"DOJ will no longer prosecute cryptocurrency fraud" is clickbait and not what the Todd Blanche memo says.
They will still go after the Sam Bankman-Frieds:
>Prosecutors shall prioritize cases that hold accountable individuals who (a) cause financial harm to digital asset investors and consumers; and/or (b) use digital assets in furtherance of other criminal conduct...
But seem to be intending to deal with whether it is ok to do things like issue trump token by setting regulations rather than prosecuting companies after the event. Which is not wholly a bad idea.
Memo text here: https://archive.ph/Td0Fn
I try to view things like this from the other perspective and wonder just why so many people still view this person like he's the common man's savior. I think I'm cognitively dissonance-ing myself from possibly all the cognitive dissonance I'm surrounded with.

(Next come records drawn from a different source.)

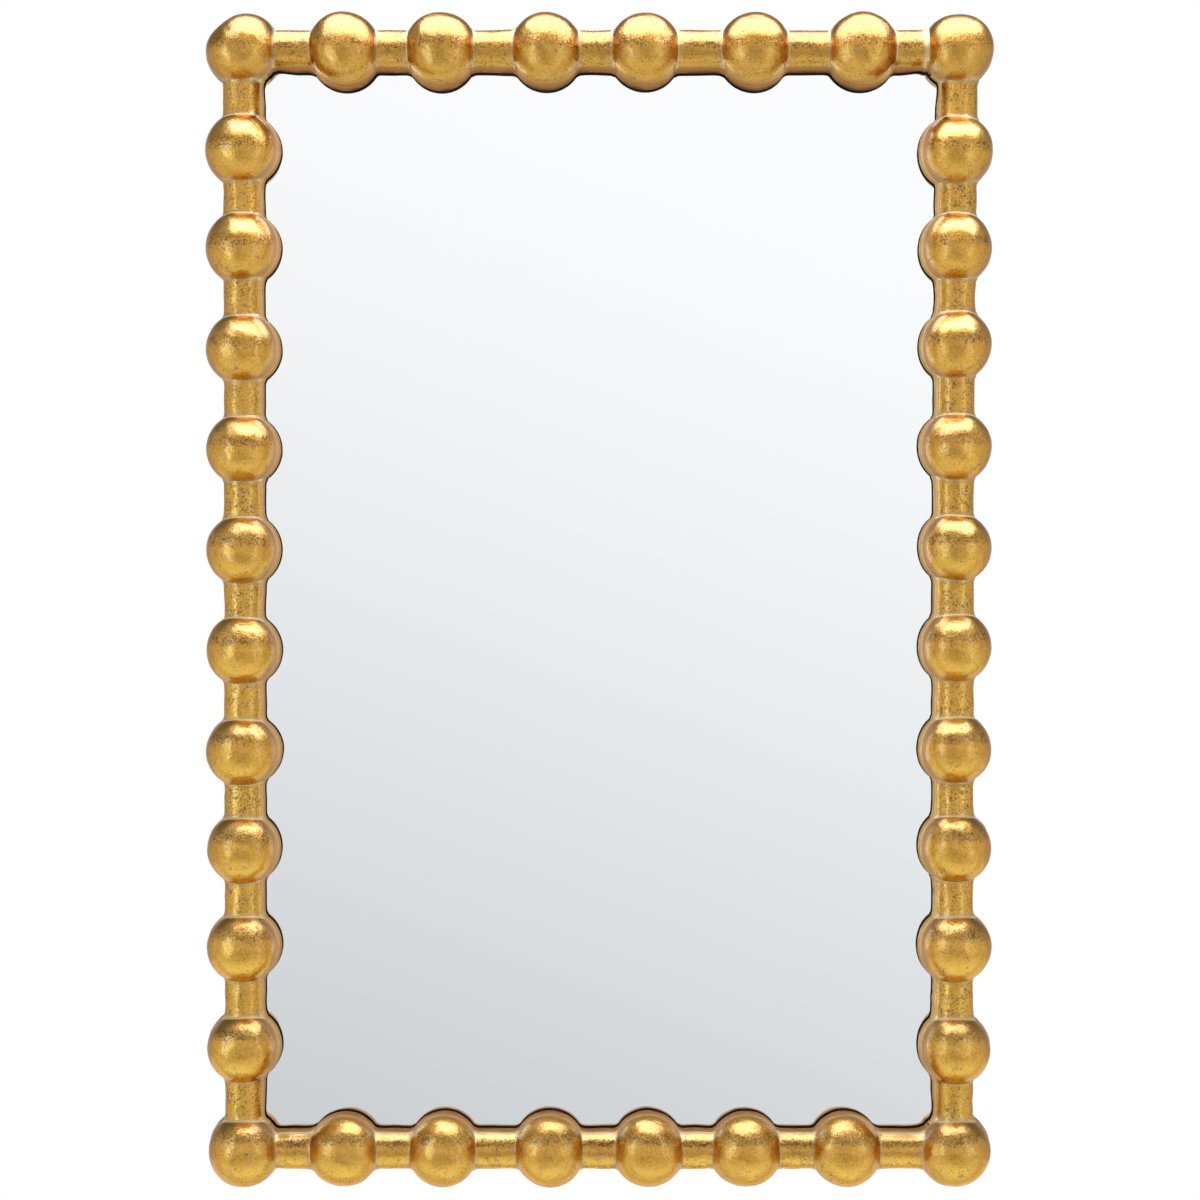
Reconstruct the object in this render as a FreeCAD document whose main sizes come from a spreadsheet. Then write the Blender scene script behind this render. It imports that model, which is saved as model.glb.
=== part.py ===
import FreeCAD, Part
import math
import os
import Sketcher
from FreeCAD import Placement, Rotation, Vector

# Wall mirror in a gilded frame of half balls and half-round rods.
#
# The front faces -Y and +Z is up.  The origin is the middle of the whole
# object.  From front to back: the balls and rods, the lip of the rails, the
# felt strips, the glass, the foam, the back board, and the wall bumpers.

# Driving dimensions in millimetres, each with what it measures
SIZES = (
    ("bead_dia", 56.0, "half ball across its flat back"),
    ("rod_dia", 28.5, "half-round rod across its flat back"),
    ("rod_rise", 11.0, "half-round rod, flat back to crest"),
    ("wide_rod_length", 23.2, "rod along the top and bottom, ball to ball"),
    ("tall_rod_length", 21.9, "rod down the sides, ball to ball"),
    ("glue_gap", 0.15, "between a rod's hollowed end and its ball"),
    ("wall_draft", 1.2, "how far a rail's side wall leans out over the lip"),
    ("lip_depth", 10.0, "wood in front of the strips and the glass"),
    ("glass_overlap", 8.0, "rebate under the rods' straight edge"),
    ("strip_thick", 4.5, "felt strip between lip and glass"),
    ("strip_width", 5.0, "felt strip across"),
    ("strip_gap", 0.3, "slack between strips and rebate"),
    ("glass_thick", 4.0, "mirror glass"),
    ("glass_gap", 1.0, "slack around the glass"),
    ("glass_arris", 0.5, "ground edge of the glass"),
    ("foam_thick", 1.5, "foam sheet behind the glass"),
    ("board_thick", 3.0, "back board"),
    ("board_gap", 0.5, "slack around the board and the foam"),
    ("bead_screw_dia", 4.0, "shank of the screw into a ball"),
    ("bead_screw_head", 8.0, "its countersunk head across"),
    ("bead_screw_sink", 2.2, "its countersunk head's height"),
    ("bead_screw_length", 38.0, "its whole length"),
    ("corner_screw_drop", 14.0, "corner ball's screw, off the mitre along the stile"),
    ("screw_clear", 0.1, "hole wall to screw"),
    ("plate_screw_dia", 3.0, "shank of the screws in braces, clips and straps"),
    ("plate_screw_head", 6.2, "their pan head across"),
    ("plate_screw_rise", 1.5, "their pan head's height"),
    ("plate_screw_length", 14.0, "their shank's length"),
    ("recess_length", 3.6, "cross recess, tip to tip"),
    ("recess_width", 0.8, "cross recess, one arm across"),
    ("recess_depth", 0.8, "cross recess, depth"),
    ("brace_leg", 50.0, "corner brace, from the corner ball's centre"),
    ("brace_width", 12.0, "corner brace, one leg across"),
    ("brace_thick", 1.5, "corner brace, sheet"),
    ("clip_length", 20.0, "board clip, along"),
    ("clip_width", 10.0, "board clip, across"),
    ("clip_thick", 1.2, "board clip, sheet"),
    ("clip_reach", 7.5, "board clip, over the board"),
    ("clip_corner", 2.0, "board clip, rounded corner"),
    ("bumper_dia", 14.0, "wall bumper across"),
    ("bumper_thick", 6.0, "wall bumper, height"),
    ("bumper_round", 1.5, "wall bumper, rounded rim"),
    ("bumper_shift", 12.0, "wall bumper, outward of the ball's screw"),
    ("ring_wire", 3.2, "hanging ring, wire across"),
    ("ring_width", 20.0, "hanging ring, inside, across"),
    ("ring_height", 14.0, "hanging ring, inside, bar to bow"),
    ("ring_corner", 2.6, "hanging ring, bend beside the bar"),
    ("ring_play", 0.05, "strap's loop to the ring's bar"),
    ("ring_rest_gap", 0.3, "bow of the hanging ring to its strap"),
    ("strap_width", 12.7, "hanger strap across"),
    ("strap_sheet", 1.2, "hanger strap, one layer"),
    ("strap_shoulder", 9.0, "hanger strap, from the bar to where it lies flat"),
    ("strap_hole_first", 24.0, "hanger strap, bar to the first hole"),
    ("strap_hole_pitch", 14.0, "hanger strap, hole to hole"),
    ("strap_end", 7.0, "hanger strap, past its last hole"),
    ("hanger_rise", 10.0, "ring's bar above the ball that hides it"),
    ("overrun", 2.0, "how far a cutting shape passes the wood"),
)

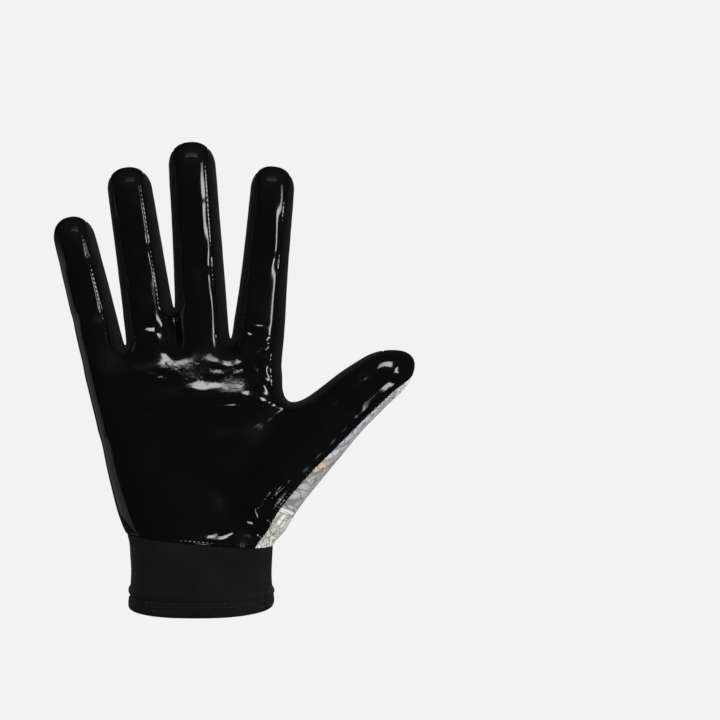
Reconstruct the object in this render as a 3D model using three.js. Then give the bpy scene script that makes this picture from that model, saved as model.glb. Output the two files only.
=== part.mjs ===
import * as THREE from 'three';

// A right-hand football receiver glove in its worn form, fingers up (+Z), palm facing -Y, thumb
// toward +X. The origin is the centre of the wrist opening. Sizes are in millimetres.
const gloveHeight = 228.1;   // wrist rim to the middle fingertip
const knuckleWidth = 98.4;
const knuckleDepth = 24.6;
const wristWidth = 69.6;
const wristDepth = 48;
const fingerWidth = 24.8;    // the widest finger
const fingerDepth = 20;
const fingerCurl = 6.8;      // how far the fingertips lean toward the palm side
const thumbWidth = 35.2;
const thumbDepth = 27;
const thumbCurl = 13.2;
const crotchBlend = 1.3;     // softness of the joins between fingers
const webBlend = 14;         // softness of the join between thumb and hand
const cuffHeight = 34.4;     // wrist rim to the seam, on the middle line
const cuffTilt = -0.09;      // rise of that seam per millimetre toward +X
const hemHeight = 7;
const hemProud = 0.7;
const palmWall = 1.2;
const backWall = 1.05;
const sideWall = 1;
const cuffWall = 1.6;
const hemWall = 3;
const seamGap = 0.3;
const sideFront = 4;         // how far the side strips reach onto the palm side
const sideBack = 2.6;        // and onto the back
const webFront = 3.6;
const thumbWrap = 7.6;       // how far the back wraps round the thumb's outer side
const foldDepth = 1.4;
const foldFade = 12;         // folds die out where the glove is thinner than this
const palmRound = 17;        // how far the palm rounds off under the fingers
const rootRound = 10;        // how far a limb fades below its root
const leanBlend = 6;         // how softly one limb's lean passes into the next
const gapLift = 3.5;         // height of a side strip's straight part above the gap's bottom
const gapDrop = 10;          // depth of its turning point below that bottom

// Rows along a limb. Columns: share of its length, width, palm side depth, back depth, lean and
// sideways bend, each as a share of the limb's named size.
const limbRows = {
  little: [
    [0, 0.774, 0.475, 0.45, 0, 0], [0.4, 0.855, 0.48, 0.43, 0, 0], [0.55, 0.847, 0.445, 0.41, -0.088, 0],
    [0.75, 0.823, 0.42, 0.39, -0.353, 0], [0.9, 0.798, 0.395, 0.37, -0.618, 0], [1, 0.766, 0.36, 0.34, -0.824, 0],
  ],
  ring: [
    [0, 0.968, 0.5, 0.475, 0, 0], [0.4, 0.976, 0.52, 0.46, 0, 0], [0.55, 0.944, 0.485, 0.44, -0.088, 0],
    [0.75, 0.895, 0.46, 0.42, -0.382, 0], [0.9, 0.863, 0.43, 0.4, -0.706, 0], [1, 0.831, 0.39, 0.37, -0.971, 0],
  ],
  middle: [
    [0, 1, 0.5, 0.475, 0, 0], [0.4, 1.01, 0.53, 0.47, 0, 0], [0.55, 0.985, 0.495, 0.45, -0.088, 0],
    [0.75, 0.94, 0.47, 0.43, -0.382, 0], [0.9, 0.919, 0.44, 0.41, -0.706, 0], [1, 0.887, 0.4, 0.38, -1, 0],
  ],
  index: [
    [0, 0.968, 0.5, 0.475, 0, 0], [0.4, 1, 0.52, 0.46, -0.03, 0], [0.55, 0.927, 0.485, 0.44, -0.118, 0],
    [0.75, 0.879, 0.46, 0.42, -0.382, 0], [0.9, 0.855, 0.43, 0.4, -0.676, 0], [1, 0.823, 0.39, 0.37, -0.912, 0],
  ],
  thumb: [
    [0, 1, 0.556, 0.444, -0.227, 0], [0.25, 1.03, 0.519, 0.444, -0.341, -0.114],
    [0.42, 0.96, 0.485, 0.425, -0.46, -0.153], [0.52, 0.87, 0.46, 0.405, -0.545, -0.15],
    [0.75, 0.75, 0.4, 0.37, -0.758, -0.139], [0.9, 0.648, 0.348, 0.333, -0.909, -0.091],
    [1, 0.54, 0.304, 0.296, -1, -0.043],
  ],
};
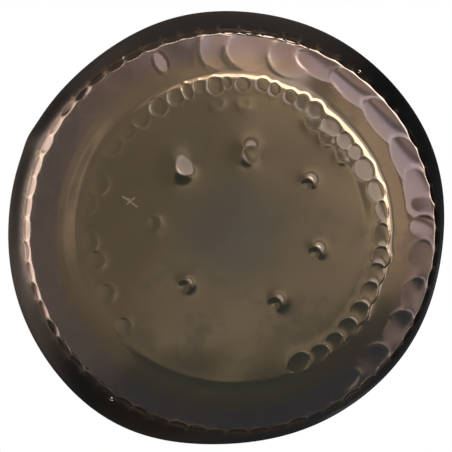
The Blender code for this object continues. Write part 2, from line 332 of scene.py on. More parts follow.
TILTED_BAND = {**BAND, "lip": 0.75, "lean": 1.0}
FAINT_BAND = {**BAND, "lip": 0.10, "crisp": 0.10, "lean": 0.0}
LEAF_FACET = {**RING, "lip": 0.0, "crisp": 0.10, "tip": (3.2, -72.0)}
BLOB_FACET = {**RING, "lip": 0.0, "crisp": 0.42, "tip": (1.0, 180.0)}
CORNER = {**RING, "power": 2.0, "lip": 0.0, "crisp": 0.30, "flat": 0.0}
BULGE = {
    **CORNER, "power": 2.2, "lip": 11.0, "crisp": 0.12, "lean": 1.0, "side": 84.0, "spread": 0.90,
    "swell": 1.0,
}
DENT = {**CORNER, "power": 2.2, "lip": 6.0, "crisp": 0.90, "spread": 0.62}
print("a ring's blow", RING)

# %% [markdown]
# ## One row for every blow
#
# The relief wants one plain table in radians and metres. Each group's table is filled up with its
# manner.

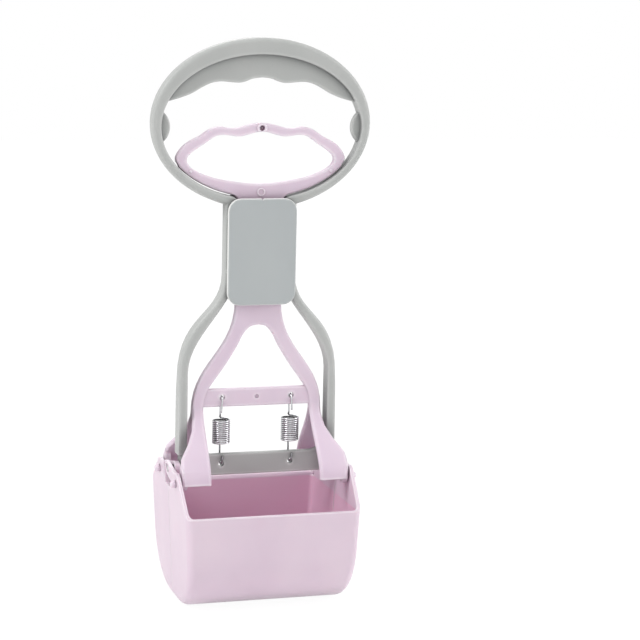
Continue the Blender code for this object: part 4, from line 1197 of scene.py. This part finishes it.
@dataclass
class Studio:
    """The plain pale floor, the white surround and the soft lamps."""

    floor_size: float = 6.0
    floor_glow: float = 0.95
    floor_shade: float = 0.10
    paper_dark: Colour = (250, 250, 250)
    paper_light: Colour = (254, 254, 254)
    paper_places: Pair = (0.3, 0.7)
    paper_grain: Noise = Noise(scale=900.0, detail=2.0, rough=0.5)
    paper_roughness: float = 0.9
    paper_specular: float = 0.1
    surround: float = 0.38
    background: float = 1.0
    lamps: tuple[Lamp, ...] = (
        Lamp("key_lamp", place=(-3.00, -0.60, 3.00), width=1.60, power=92.0),
        Lamp("top_lamp", place=(-0.10, -0.20, 3.20), width=2.00, power=19.0),
        Lamp("front_lamp", place=(-0.60, -3.00, 0.80), width=1.60, power=6.0),
        Lamp("right_lamp", place=(3.00, -0.90, 1.20), width=1.60, power=46.0),
        Lamp("back_lamp", place=(0.60, 3.00, 2.50), width=1.60, power=30.0),
    )
    aim: Triple = (0.0, 0.0, 0.13)

    @staticmethod
    def seen_rays(tree: NodeTree) -> Socket:
        """Tell rays of the camera, of gloss and of glass from rays of light.

        Args:
            tree: The nodes of the floor or of the surround.

        Returns:
            The output that is 1 for a ray that shows the background.
        """
        path = tree.add("ShaderNodeLightPath", "kind of ray")
        shown = path.outputs["Is Camera Ray"]
        for ray in ("Is Glossy Ray", "Is Transmission Ray"):
            either = tree.add("ShaderNodeMath", "one kind or the other")
            either.operation = "MAXIMUM"
            tree.link(shown, either, 0)
            tree.link(path.outputs[ray], either, 1)
            shown = either.outputs["Value"]
        return shown

    def lit_paper(self, tree: NodeTree) -> Socket:
        """Make the paper that throws the lamps' light back at the object.

        Args:
            tree: The floor's nodes.

        Returns:
            The output with the shader.
        """
        shader = tree.add("ShaderNodeBsdfPrincipled", "paper")
        shader.inputs["Roughness"].default_value = self.paper_roughness
        shader.inputs["Specular IOR Level"].default_value = self.paper_specular
        grain = tree.noise("paper grain", self.paper_grain)
        colour = tree.ramp("paper colour", grain, self.paper_places, (self.paper_dark, self.paper_light))
        tree.link(colour, shader, "Base Color")
        return shader.outputs["BSDF"]

    def white_floor(self, tree: NodeTree) -> Socket:
        """Make the white that the floor shows, with the object's soft shadow on it.

        Args:
            tree: The floor's nodes.

        Returns:
            The output with the shader.
        """
        glow = tree.add("ShaderNodeEmission", "white")
        glow.inputs["Strength"].default_value = self.floor_glow
        shade = tree.add("ShaderNodeBsdfDiffuse", "soft shadow on the white")
        shade.inputs["Color"].default_value = (self.floor_shade, self.floor_shade, self.floor_shade, 1.0)
        white = tree.add("ShaderNodeAddShader", "white floor with its shadow")
        tree.link(shade.outputs["BSDF"], white, 0)
        tree.link(glow.outputs["Emission"], white, 1)
        return white.outputs["Shader"]

    def add_floor(self) -> None:
        """Lay the floor, which shows white and keeps a soft contact shadow."""
        Bench.clear()
        bpy.ops.mesh.primitive_plane_add(size=self.floor_size, location=(0.0, 0.0, 0.0))
        floor = bpy.context.view_layer.objects.active
        floor.name = "studio_floor"
        material = bpy.data.materials.new("floor_white")
        tree = NodeTree(material)
        tree.finish(tree.mix_shaders("lit paper or white floor", self.seen_rays(tree),
                                     self.lit_paper(tree), self.white_floor(tree)))
        floor.data.materials.append(material)

    @staticmethod
    def even_light(tree: NodeTree, label: str, strength: float) -> Socket:
        """Make even white light from all around.

        Args:
            tree: The surround's nodes.
            label: What the light is for.
            strength: How strong it is, where 1 shows as white.

        Returns:
            The output with the light.
        """
        light = tree.add("ShaderNodeBackground", label)
        light.inputs["Color"].default_value = linear(WHITE)
        light.inputs["Strength"].default_value = strength
        return light.outputs["Background"]

    def add_surround(self) -> None:
        """Surround the scene with even light that shows white behind the object."""
        world = bpy.data.worlds.new("white_surround")
        bpy.context.scene.world = world
        tree = NodeTree(world)
        light = self.even_light(tree, "light on the object", self.surround)
        white = self.even_light(tree, "white behind the object", self.background)
        whole = tree.mix_shaders("light or white", self.seen_rays(tree), light, white)
        tree.link(whole, tree.add("ShaderNodeOutputWorld", "surround"), "Surface")

    def add_lamps(self) -> None:
        """Hang the soft lamps around the object."""
        for lamp in self.lamps:
            data = bpy.data.lights.new(lamp.name, "AREA")
            data.shape = "SQUARE"
            data.size = lamp.width
            data.energy = lamp.power
            item = bpy.data.objects.new(lamp.name, data)
            bpy.context.scene.collection.objects.link(item)
            item.location = lamp.place
            way = Vector(self.aim) - Vector(lamp.place)
            item.rotation_euler = way.to_track_quat("-Z", "Y").to_euler()

    def build(self) -> None:
        """Set up the whole studio."""
        self.add_floor()
        self.add_surround()
        self.add_lamps()
        bpy.context.scene.view_settings.view_transform = "Standard"
        LOG.info("studio is set up")


@dataclass
class PhotoCamera:
    """The camera at the photograph's viewing angle.

    The turn, lift and roll are in degrees. The frame, focal length and optical centre are in
    pixels of the picture, and the sensor's width is in millimetres.
    """

    target: Triple = (0.0, 0.0, 0.1443)
    distance: float = 0.9692
    turn: float = -15.9
    lift: float = 9.27
    roll: float = 1.08
    sensor: float = 36.0
    frame: float = 640.0
    focal: float = 1946.0
    centre: Pair = (257.67, 312.25)

    def build(self) -> None:
        """Make the camera and use it."""
        turn = math.radians(self.turn)
        lift = math.radians(self.lift)
        away = Vector((math.sin(turn) * math.cos(lift), -math.cos(turn) * math.cos(lift), math.sin(lift)))
        place = Vector(self.target) + away * self.distance
        data = bpy.data.cameras.new("photo_camera")
        data.sensor_width = self.sensor
        data.lens = self.focal * self.sensor / self.frame
        data.shift_x = (self.frame / 2.0 - self.centre[0]) / self.frame
        data.shift_y = (self.centre[1] - self.frame / 2.0) / self.frame
        camera = bpy.data.objects.new("photo_camera", data)
        bpy.context.scene.collection.objects.link(camera)
        aim = (-away).to_track_quat("-Z", "Y").to_matrix().to_4x4()
        roll = Matrix.Rotation(math.radians(self.roll), 4, "Z")
        camera.matrix_world = Matrix.Translation(place) @ aim @ roll
        bpy.context.scene.camera = camera
        LOG.info("camera is set")


def main() -> None:
    """Build the scene in order."""
    logging.basicConfig(level=logging.INFO, format="%(message)s")
    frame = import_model()
    Bench.clear()
    palette = Palette()
    solids = Solids(frame["nodes"], palette)
    PhotoCamera().build()
    Studio().build()
    HandleFrame().build(solids)
    TriggerSlider().build(solids)
    Jaws().build(solids)
    RimCorners().build(palette)
    WoundSprings().build(palette)
    CoverScrews().build(palette)
    Bench.clear()


if __name__ == "__main__":
    main()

The title of the article on the website is misleading and actually untrue.
The memo did not say “no longer targeting fraud”- it said that it was no longer targeting individuals and exchanges for regulatory missteps. The theme of the memo is “we’re not going to use mountains of regulations written for non-crypto regulation to go after crypto exchanges”, which is in line with a general regulatory themes of the Trump administration to avoid “lawfare” type activities and reduce regulatory burdens.
In fact, the memo specifically said (according to the article, near the end) that the government would focus their efforts on fraud against crypto investors.
Now you might or might not agree with these goals, and you might or might not support the Trump administration, and you might or might not like Trump, but the article headline was at odds with the article content and with the DoJ memo.
> prior Administration used the Justice Department to pursue a reckless strategy of regulation by prosecution
What was the idea before? It wasn't necessarily illegal but they prosecuted it anyway?
> Executive Order 14178 requires the Justice Department to prioritize investigations and prosecutions that involve conduct victimizing investors, including embezzlement and misappropriation of customers’ funds on exchanges, digital asset investment scams, fake digital asset development projects such as rug pulls, hacking of exchanges and decentralized autonomous organizations resulting in the theft of funds, and exploiting vulnerabilities in smart contracts. Such enforcement actions are important to restoring stolen funds to customers, building investor confidence in the security of digital asset markets, and the growth of the digital asset industry.
I guess before anyone using these crypto services was a target for prosecution and now they are not, just by the virtue of using them.
A few comments here have hinted at this: we don't need to have a debate about penalizing platforms for the fraud of the users, everyone agrees that's problematic. The reason this directive confuses me is because very often the fraudsters are the platform runners themselves.
> Instead of policing crypto platforms and exchanges, Trump’s DOJ will “focus on prosecuting individuals who victimize digital asset investors, or those who use digital assets in furtherance of criminal offenses such as terrorism, narcotics and human trafficking, organized crime, hacking, and cartel financing.”
Wonder if this hints at possibly reducing or relaxing KYC rules also?
also, the always thorough Molly White https://www.citationneeded.news/issue-81/
Do we think FTX would have been prosecuted if Trump were in office? Note that if FTX were able to hide its fraud for a few more months, they would have been able to bounce back and then some. Not saying that makes it better or worse, but a few months of questionably legal delay tactics would probably go over fine these days (is my 2 cents).
And how is this a good thing?! This goes massively against crypto to a massive level - now less people will want to touch it even with a 10-foot pole!
lol anyone know if this might mean that americans will get access to Binance (specifically not Binance US)?
what an amazing investment! cryptocurrency criminals donated just a few hundred million to Trump's "campaign" (primary money laundering op), and they get a license to do infinity crime against the government and civilians.
corruption has the best ROI around, by fucking far.
Purely about helping Russia and North Korea.
They must be laughing so hard how easily it is to manipulate Trump to do their bidding.
How does separation of powers work in the US? could Trump decide not to prosecute let say financial fraud in general?
[flagged]
It's so painfully obvious to anyone paying attention that his whole character reeks of fraud. How this news could ever come as a surprise to anyone is a testament to how poorly our mainstream and social media outlets have informed the citizenry.
this is good for Bitcoin
If you didn't see this coming when he launched a memecoin then I don't know what to tell you.
> Per Blanche’s memo, which was circulated on Monday, the Justice Department is dropping litigation and enforcement actions “while President Trump’s actual regulators do this work outside the punitive criminal justice framework.”
Elon Musk and Russell Vought have been trying to kill the CFPB and the SEC is toothless now so what financial regulators is he talking about?
In preparation for the kleptocrats to loot various pools of money from the government.
Can SBF be out now?
Turns out the real rug pull was on November 5.